* Supplied material:

Begin

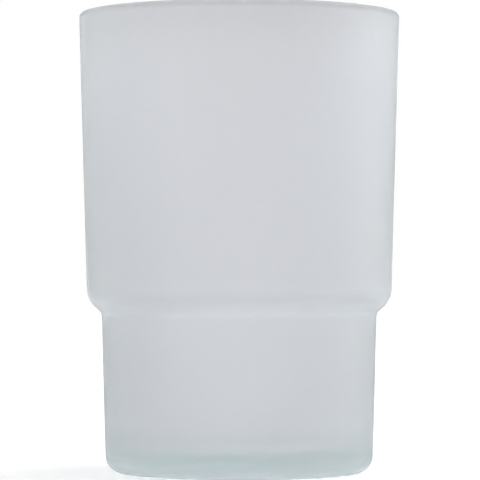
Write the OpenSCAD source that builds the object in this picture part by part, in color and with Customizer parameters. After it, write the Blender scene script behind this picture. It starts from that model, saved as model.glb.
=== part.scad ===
// Stepped bathroom tumbler of satin glass, for a ring holder on the wall or for a shelf.
//
// The real one is a single piece of pressed glass, so the model is one solid: an outline
// turned about Z. The outline is a short list of corners, each with the radius that rounds it.
// The origin is on the table under the middle of the mouth, and every length is in millimetres.

/* [Upper body] */
// Height from the table to the top of the lip
height = 100; // [80:0.5:130]
// How far the upper wall leans out towards the mouth, in degrees
upper_draft = 1.65; // [0.5:0.05:4]
// Thickness of the glass at the lip
lip_wall = 2.6; // [1.8:0.1:3.6]
// Radius of the fire-polished rounding on each side of the lip
lip_round = 1.2; // [0.5:0.1:1.6]

/* [Shoulder] */
// Height at which the upper wall turns into the seat
shoulder_z = 37.65; // [30:0.05:60]
// How far the shoulder stands out past the lower body, all the way round
ledge_w = 3.15; // [3:0.05:5]
// Slope of the seat that rests on a ring holder, in degrees
seat_slope = 44.5; // [40:0.5:58]
// Radius of the bend from the upper wall into the seat
shoulder_round = 5.75; // [4:0.05:6.8]
// Radius of the hollow where the seat meets the lower wall
neck_round = 1.4; // [0.4:0.1:1.6]
// Thickness of the glass round the shoulder and the seat
shoulder_wall = 2.8; // [2:0.1:3.6]

/* [Lower body] */
// Outside diameter under the seat, which has to pass through the ring of a holder
neck_d = 59.9; // [50:0.1:80]
// How far the lower wall leans in towards the table, in degrees
lower_draft = 1.6; // [0.5:0.05:4]
// Radius of the bottom edge
foot_round = 3.7; // [1.5:0.1:5]
// Thickness of the lower wall at the height of the floor
foot_wall = 3.2; // [2.8:0.1:4.5]

/* [Base] */
// Thickness of the glass in the middle of the base
base_thick = 4.6; // [3.5:0.1:8]
// Radius of the bend from the lower wall into the floor inside
floor_round = 4; // [2:0.25:8]
// Width of the flat ring that stands on the table
bearing_w = 3; // [1.5:0.1:6]
// Depth of the shallow dome inside that ring
dome_depth = 0.9; // [0.3:0.1:1.6]

/* [Hidden] */
// How far a rounding circle passes through the faces that it joins, to cross them cleanly
slip = 0.001;
// How far a corner piece reaches past those faces, as a share of its distance from the centre
reach_share = 1.15;
// Share of the lip's thickness that one side's rounding may take
lip_round_share = 0.48;
satin_glass = [0.80, 0.83, 0.84, 0.75];
$fn = 120;
// Segments in the large circle that cuts the dome
dome_segments = 900;

// The seat falls from the shoulder to the lower wall, and each wall leans at its draft
neck_r = neck_d / 2;
shoulder_r = neck_r + ledge_w;
neck_z = shoulder_z - ledge_w * tan(seat_slope);
mouth_r = shoulder_r + (height - shoulder_z) * tan(upper_draft);
floor_z = dome_depth + base_thick;
function lower_wall_r(z) = neck_r - (neck_z - z) * tan(lower_draft);

// How much higher the inside of the step lies than the outside, at the same thickness
inner_rise = shoulder_wall * tan(45 - seat_slope / 2);

// A corner is [radius from the axis, height, rounding]. The list runs up the outside, over the
// lip and down the inside. The bends of the step share their centres with those outside.
lip_bend = min(lip_round, lip_wall * lip_round_share);
corners = [
    [0, 0, 0],
    [lower_wall_r(0), 0, foot_round],
    [neck_r, neck_z, neck_round],
    [shoulder_r, shoulder_z, shoulder_round],
    [mouth_r, height, lip_bend],
    [mouth_r - lip_wall, height, lip_bend],
    [shoulder_r - shoulder_wall, shoulder_z + inner_rise, shoulder_round - shoulder_wall],
    [neck_r - shoulder_wall, neck_z + inner_rise, neck_round + shoulder_wall],
    [lower_wall_r(floor_z) - foot_wall, floor_z, floor_round],
    [0, floor_z, 0],
];

function place(corner) = [corner[0], corner[1]];
function toward(start, end) = (end - start) / norm(end - start);

// The part of a corner that lies outside the circle that rounds it
module corner_piece(before, corner, after, round_r) {
    u = toward(corner, before);
    v = toward(corner, after);
    half = acos(u * v) / 2;
    centre = corner + toward([0, 0], u + v) * (round_r - slip) / sin(half);
    run = (round_r - slip) / tan(half);
    difference() {
        polygon([for (p = [centre, corner + u * run, corner, corner + v * run])
            centre + (p - centre) * reach_share]);
        translate(centre)
            circle(r = round_r);
    }
}

// Those parts for every corner that turns left as the list is walked one way: 1 is forwards,
// and -1 is backwards, which finds the corners where the glass turns inwards
module corner_pieces(way) {
    for (i = [1 : len(corners) - 2]) {
        before = place(corners[i - way]);
        corner = place(corners[i]);
        after = place(corners[i + way]);
        if (cross(corner - before, after - corner) > 0)
            corner_piece(before, corner, after, corners[i][2]);
    }
}

// Section of the glass from the axis to its outside. Where the glass turns inwards the corners
// are filled up to their rounding, and where it turns outwards they are cut back to it.
module section() {
    difference() {
        union() {
            polygon([for (corner = corners) place(corner)]);
            corner_pieces(-1);
        }
        corner_pieces(1);
        dome();
    }
}

// The circle that hollows the underside inside the bearing ring, which starts where the bend
// of the bottom edge ends
module dome() {
    ring_r = lower_wall_r(0) - foot_round * tan(45 - lower_draft / 2) - bearing_w;
    dome_r = (ring_r * ring_r / dome_depth + dome_depth) / 2;
    translate([0, dome_depth - dome_r])
        circle(r = dome_r, $fn = dome_segments);
}

module tumbler() {
    color(satin_glass)
        rotate_extrude()
            section();
}

tumbler();
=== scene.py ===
import math

import bpy
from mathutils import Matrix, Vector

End

* Challenge:
From the data above, copy each line where the string "color" appears.

* Solved exercise:
Write the OpenSCAD source that builds the object in this picture part by part, in color and with Customizer parameters. After it, write the Blender scene script behind this picture. It starts from that model, saved as model.glb.
    color(satin_glass)